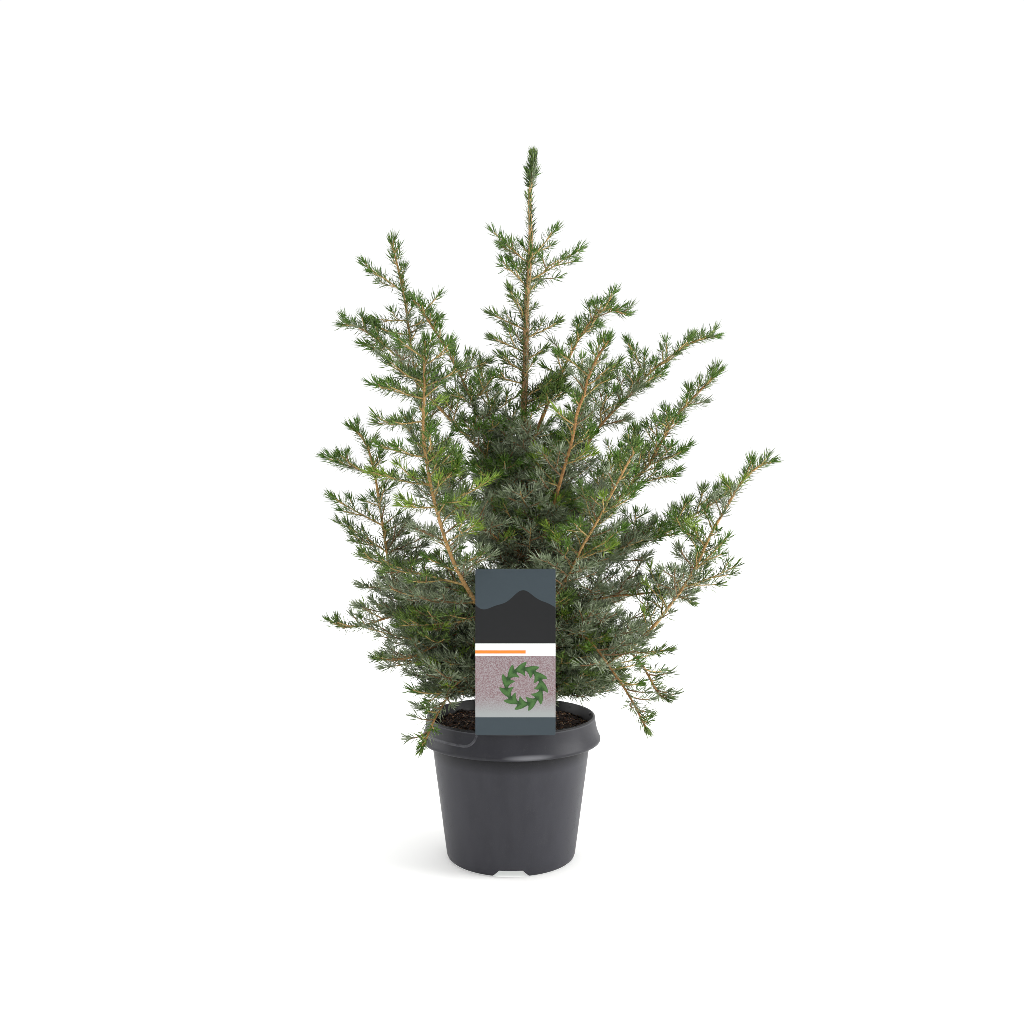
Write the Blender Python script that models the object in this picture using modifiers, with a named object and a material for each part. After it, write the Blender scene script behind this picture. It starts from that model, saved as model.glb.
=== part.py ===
"""Serbian spruce about 0.73 m tall above its soil, in a 23 cm grey plastic pot with a label.

The origin is at the centre of the pot's underside, +Z is up and the label faces -Y.
The trunk is one tapering, leaning stem. Each bough leaves it at a height and heading of its own and
carries one mass of needles, whose shape comes from its width, its thickness and its neighbours.
"""
import math
from collections import namedtuple

import bmesh
import bpy
import numpy as np
from mathutils import Vector, noise
from mathutils.bvhtree import BVHTree

GAP = 0.0003  # clearance between pieces that touch

# Pot, in metres
POT_HEIGHT = 0.1805
FOOT_RADIUS = 0.0818
WALL_SLOPE = 0.134  # how much the wall's radius grows for each metre of height
WALL = 0.002
COLLAR_RADIUS = 0.115
COLLAR_BOTTOM = 0.1475
COLLAR_WALL = 0.0019
COLLAR_FLARE = 0.7  # how much of the collar's flare comes in its lower part
RIM_RADIUS = 0.1078
BEAD = 0.0012  # radius of the rolled edges of the rim and of the collar's lip
LIP = 0.0016
LIP_START = 31  # degrees above level at which the flare runs into the lip
GROOVE_TOP = 0.1735  # the underside of the fold between collar and wall
FLOOR_UNDERSIDE = 0.009
FLOOR_TOP = 0.0115
CENTRE_FOOT_RADIUS = 0.011
POT_STEPS = 36
FOOT_EDGE = 0.0040
FOOT_RING = 0.0080
NOTCHES = 3
NOTCH_TOP_WIDTH = 0.028
NOTCH_FOOT_WIDTH = 0.045
NOTCH_HEIGHT = 0.0085
NOTCH_DEPTH = 0.020

# Soil
SOIL_TOP = 0.168
SOIL_EDGE_DROP = 0.0015

# Label
CARD_WIDTH = 0.094
CARD_HEIGHT = 0.195
CARD_THICKNESS = 0.0008
CARD_BOTTOM = 0.1786
CARD_CENTRE_X = 0.0053
CARD_BACK_Y = -0.1106
STAKE_WIDTH = 0.012
STAKE_THICKNESS = 0.0014
STAKE_LEG_Y = -0.0880
STAKE_FOOT = 0.125
STAKE_BRIDGE = 0.1865
STAKE_TOP = 0.215

# Trunk: height above the floor and how far the stem's centre leans to +X there
TRUNK_LEAN = (
    (0.168, 0.003), (0.300, 0.016), (0.443, 0.031), (0.505, 0.027), (0.559, 0.0155),
    (0.634, 0.0193), (0.700, 0.0193), (0.791, 0.0264), (0.849, 0.0226), (0.898, 0.0310),
)
TRUNK_BUTT = 0.0066
TRUNK_TIP = 0.0019
TAPER_POWER = 0.85
FLARE = 0.0050
FLARE_HEIGHT = 0.012
FLARE_LOBES = 5
TRUNK_TURN = 0.2  # radians that the rings are turned by
TRUNK_SIDES = 10
TRUNK_RINGS = 16

# Boughs: metres and degrees. A heading of 0 is +X, 90 is the back, -90 the front.
Bough = namedtuple(
    "Bough",
    "place leaves_at heading reach tip_height rise pull tip_rise tip_pull swing butt bare wide thick",
)
BOUGHS = [
    Bough("high_left", 0.432, 160, 0.206, 0.810, -19, 0.185, 70, 0.142, -1, 0.0030, 0.40, 0.040, 0.032),
    Bough("front_left", 0.262, -133, 0.165, 0.639, 30, 0.279, 85, 0.049, -8, 0.0037, 0.30, 0.054, 0.044),
    Bough("inner_left", 0.400, -172, 0.151, 0.709, 13, 0.106, 52, 0.268, 9, 0.0030, 0.46, 0.042, 0.034),
    Bough("upper_left", 0.470, 164, 0.270, 0.696, 27, 0.136, 3, 0.093, -18, 0.0030, 0.26, 0.046, 0.038),
    Bough("far_left", 0.285, -175, 0.220, 0.548, -9, 0.250, 27, 0.087, 3, 0.0034, 0.36, 0.056, 0.056),
    Bough("low_left", 0.325, 169, 0.256, 0.294, 8, 0.118, 85, 0.033, -1, 0.0030, 0.22, 0.046, 0.034),
    Bough("low_front_left", 0.230, -155, 0.188, 0.264, 57, 0.149, 15, 0.093, 1, 0.0028, 0.26, 0.046, 0.040),
    Bough("rim_left", 0.208, -138, 0.150, 0.162, 43, 0.099, -58, 0.079, 5, 0.0026, 0.30, 0.044, 0.030),
    Bough("high_right", 0.520, 24, 0.145, 0.708, 68, 0.249, 3, 0.039, 10, 0.0028, 0.26, 0.040, 0.032),
    Bough("front_middle", 0.335, -57, 0.168, 0.636, 63, 0.282, 35, 0.086, -4, 0.0036, 0.26, 0.046, 0.036),
    Bough("upper_right", 0.425, 11, 0.251, 0.675, 60, 0.095, 3, 0.085, 11, 0.0032, 0.24, 0.050, 0.034),
    Bough("right", 0.372, -7, 0.244, 0.619, 34, 0.271, 41, 0.169, 0, 0.0034, 0.26, 0.052, 0.038),
    Bough("front_right", 0.302, -45, 0.183, 0.516, 0, 0.049, 56, 0.188, 4, 0.0034, 0.22, 0.050, 0.040),
    Bough("far_right", 0.215, -5, 0.321, 0.503, 4, 0.243, 10, 0.087, 5, 0.0037, 0.40, 0.054, 0.044),
    Bough("inner_right", 0.348, 16, 0.298, 0.473, 18, 0.142, 33, 0.137, 0, 0.0030, 0.22, 0.048, 0.038),
    Bough("low_right", 0.305, 5, 0.219, 0.322, 17, 0.072, -41, 0.041, 1, 0.0028, 0.20, 0.050, 0.042),
    Bough("rim_right", 0.270, -17, 0.187, 0.211, 26, 0.166, 10, 0.024, -4, 0.0028, 0.27, 0.048, 0.034),
    Bough("rim_front", 0.238, -37, 0.185, 0.188, 68, 0.130, -59, 0.099, -2, 0.0026, 0.30, 0.046, 0.030),
    Bough("front_short", 0.385, -137, 0.131, 0.450, 13, 0.050, 31, 0.051, 0, 0.0024, 0.24, 0.050, 0.044),
    Bough("back_high_left", 0.480, 122, 0.140, 0.650, 25, 0.080, 60, 0.080, -6, 0.0028, 0.24, 0.046, 0.036),
    Bough("back_high_right", 0.462, 58, 0.160, 0.650, 25, 0.080, 60, 0.080, 6, 0.0028, 0.24, 0.046, 0.038),
    Bough("back_left", 0.380, 140, 0.230, 0.575, 15, 0.100, 55, 0.100, -6, 0.0032, 0.24, 0.058, 0.046),
    Bough("back", 0.355, 96, 0.245, 0.530, 10, 0.100, 50, 0.100, -5, 0.0034, 0.22, 0.058, 0.046),
    Bough("back_right", 0.405, 48, 0.235, 0.560, 15, 0.100, 50, 0.100, 6, 0.0032, 0.24, 0.058, 0.046),
    Bough("back_low_left", 0.240, 128, 0.205, 0.335, 20, 0.080, 25, 0.080, -5, 0.0030, 0.26, 0.056, 0.036),
    Bough("back_low_right", 0.262, 45, 0.225, 0.330, 20, 0.080, 20, 0.080, 5, 0.0030, 0.26, 0.056, 0.036),
]
LIMB_POINTS = 6
LIMB_SHRINK = 0.45  # how much of its butt radius a limb has lost where its needles begin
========
(Directions):
Copy each line that holds the word "with".

(Full output):
Write the Blender Python script that models the object in this picture using modifiers, with a named object and a material for each part. After it, write the Blender scene script behind this picture. It starts from that model, saved as model.glb.
"""Serbian spruce about 0.73 m tall above its soil, in a 23 cm grey plastic pot with a label.